# nahtlosen Hintergrund aus Holz



## Marja (1. September 2004)

Hallo, kann mir jemand sagen, wie ich ein angefertigtes Holzmuster als Muster richtig speichere? Ich weiss, dass es über --bearbeiten und Muster festlegen--- gespeichert wird, doch wenn ich dann mit diesem Muster fülle, habe ich immer einen Kacheleffekt. Ich möchte eine größere Datei mit diesem Muster füllen, doch egal wie ich es anstelle, immer erscheinen die einzelnen Kacheln, es soll aber einheitlich und fortlaufend als Holzmaserung erscheinen. Ich danke euch für eine Antwort. Liebe Grüße, Marja


----------



## Jan-Frederik Stieler (1. September 2004)

Hi,
versuch doch das Muster so groß zu machen wie deine datei, dann müßte PS das auch in der Größe einfügen.

MFG


----------



## Mythos007 (1. September 2004)

Vielleicht hilft Dir das ja einwenig weiter => http://www.tutorials.de/tutorials140739.html


----------



## Fineas (1. September 2004)

Mein Tip wäre nicht selber machen, sondern nach einer entsprechenden Textur googeln. Gibt jede Menge Ressourcen für sowas ...


----------



## Marja (1. September 2004)

Ich danke euch vielmals für euere Hilfe.
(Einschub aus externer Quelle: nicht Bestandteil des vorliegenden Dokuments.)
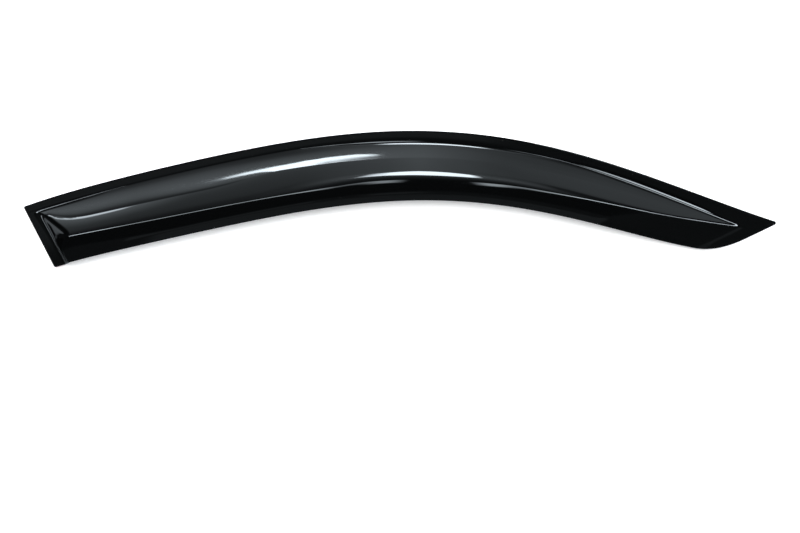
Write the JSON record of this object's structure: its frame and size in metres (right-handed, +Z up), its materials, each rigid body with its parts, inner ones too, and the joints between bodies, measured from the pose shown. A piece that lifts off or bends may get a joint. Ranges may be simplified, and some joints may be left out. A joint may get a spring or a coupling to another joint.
{
  "type": "window rain deflector",
  "caption": "Dark acrylic visor that arches over a car's side window: flat taped flange, sloping shoulder and upright skirt, closed at one end and tapering to a point at the other.",
  "frame": {"origin": "on the back of the liner, in the plane that lies on the door frame, midway across the tape at the crown of the arch", "axes": "X along the door towards the pointed front, Z up, outer face towards -Y, mounting plane towards +Y"},
  "size_m": [0.7973, 0.0327, 0.1447],
  "materials": {
    "acrylic": "gloss, as moulded",
    "foam_tape": "matt closed-cell foam",
    "release_liner": "thin glossy film"
  },
  "bodies": {
    "root": {"visor": "acrylic", "top_tape": "foam_tape", "end_tape": "foam_tape", "top_liner": "release_liner", "end_liner": "release_liner"}
  },
  "joints": []
}
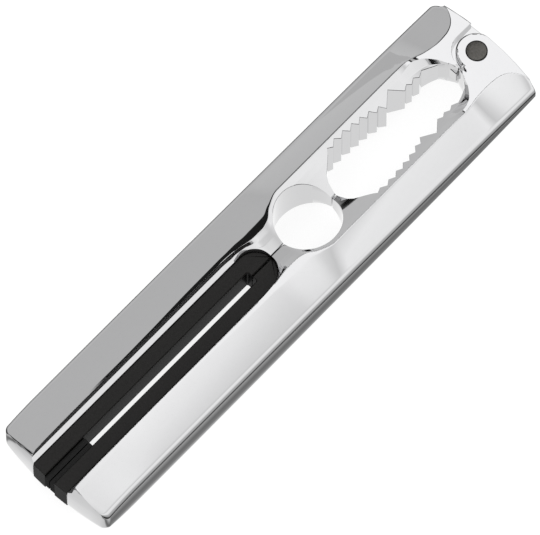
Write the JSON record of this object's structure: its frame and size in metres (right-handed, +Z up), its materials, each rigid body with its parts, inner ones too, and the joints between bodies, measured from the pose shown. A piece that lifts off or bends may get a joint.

Eigentlich müßte das Muster in jeder x-beliebig großen  Datei gleichmäßig erscheinen, denke ich, denn wenn ich die Muster aus PS verwende spielt es ja auch keine Rolle, welche Größe die zu füllende Datei hat, es wird immer alles gleichmäßig mit dem Muster gefüllt. Da muss es noch einen Trick geben *gg* Vielen Dank für den Link, der hat mir leider auch nicht geholfen. Liebe Grüße, Marja


----------



## Jan-Frederik Stieler (1. September 2004)

Hi,
habs grad mal ausprobiert und PS füllt bei mir die Fläche mit einem Standartmuster auch gekachelt. Kann sein das ich da eine Einstellung übersehe, ich verwende die Muster eigentlich sonst nicht.

MFG


----------



## Marja (1. September 2004)

Ja, da muss es noch etwas besonderes zum Einstellen geben, das ich auch übersehe *gg*  Ich schaffe es z.B. mit einem Foto über Filter/Verschiebungseffekt  -horizontal und vertikal auf 50 Px nach rechts und nach unten. Ich speichere es als Muster, dann erscheint das Bildchen oder Motiv gleichmäßig über eine x-beliebig große Datei. Das müsste doch mit dem Holz auch gehen, vielleicht muss ich die Kanten mit Weichzeichner entfernen. Naja, ich werde schon noch schaffen *ggg*


----------